Doctors "are 100-percent confident I'll make a full recovery," he added. "Right now it's a situation where it's very blurry. But it's getting better every day. They say within a week, I'll have 100 percent vision back."

Poti, who sported a gruesome gash and had bruising around the eye, might have been the only Capital feeling thankful on the final day of team activities.

The others? They quietly walked out a side door, lamenting what could have been after a record-breaking regular season.

"I don't know why, but I think how we play in the regular season and how we play the last couple of games in the playoffs, it was two different teams," captain Alex Ovechkin said. "We didn't score goals."

Ovechkin had five goals and a team-high 10 points in the series, but he has drawn criticism for not doing enough.

"It's fair," he said with a shrug. "It was my fault.
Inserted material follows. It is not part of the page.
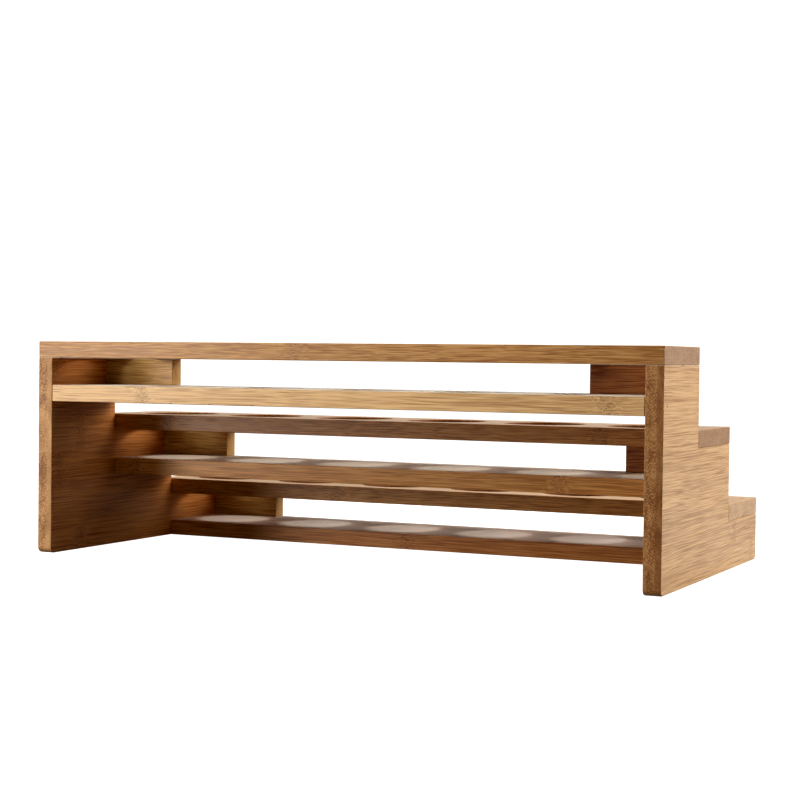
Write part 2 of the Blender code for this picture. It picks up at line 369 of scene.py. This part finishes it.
def bamboo(name, along, across, through, edge, face, end, seed, knuckle, contrast=1.0, stretch=1.0,
           end_spread=14, plain=None, dust=TOP_DUST):
    """Laminated bamboo as a solid texture: fibres run along, strips lie side by side across from edge.

    along, across and through are the axes' indices. face and end are the mean colours of the long faces
    and of the cut ends. seed sets the board apart from the others. knuckle is where the strips' knuckles
    are. A stretch below one lengthens the fibres. end_spread is how far the cut ends' tones spread. plain
    is where, through the thickness, the cut ends lose most of their dots, and the tone that they have
    there. dust is the pale sheen on faces that look up."""
    light, dark, line = shades(*face)
    end_light, end_dark, end_line = shades(*end, spread=end_spread)
    graph = Graph(name)
    coords = graph.node("ShaderNodeTexCoord")
    split = graph.node("ShaderNodeSeparateXYZ")
    graph.feed(split.inputs[0], coords.outputs["Object"])
    lean = graph.node("ShaderNodeSeparateXYZ")
    graph.feed(lean.inputs[0], coords.outputs["Normal"])
    g = split.outputs[along]
    u = split.outputs[across]
    v = split.outputs[through]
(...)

We need to score goals, and I have the chance to score goals. I didn't score goals."

At least two players said a lack of consistent effort contributed to the Capitals' shocking demise.

"We didn't work hard enough, enough," Matt Bradley said.

Walker added: "We could play a little harder and compete a little bit better. That's the most disappointing thing."

Corvo, who helped Ottawa reach the Stanley Cup finals in 2007, said the Capitals struggled to raise their collective game.

"There's not really any way to describe it -- you've just got to have gone through it," he said. "You just have to step your game up a couple levels and do things you haven't done all year long."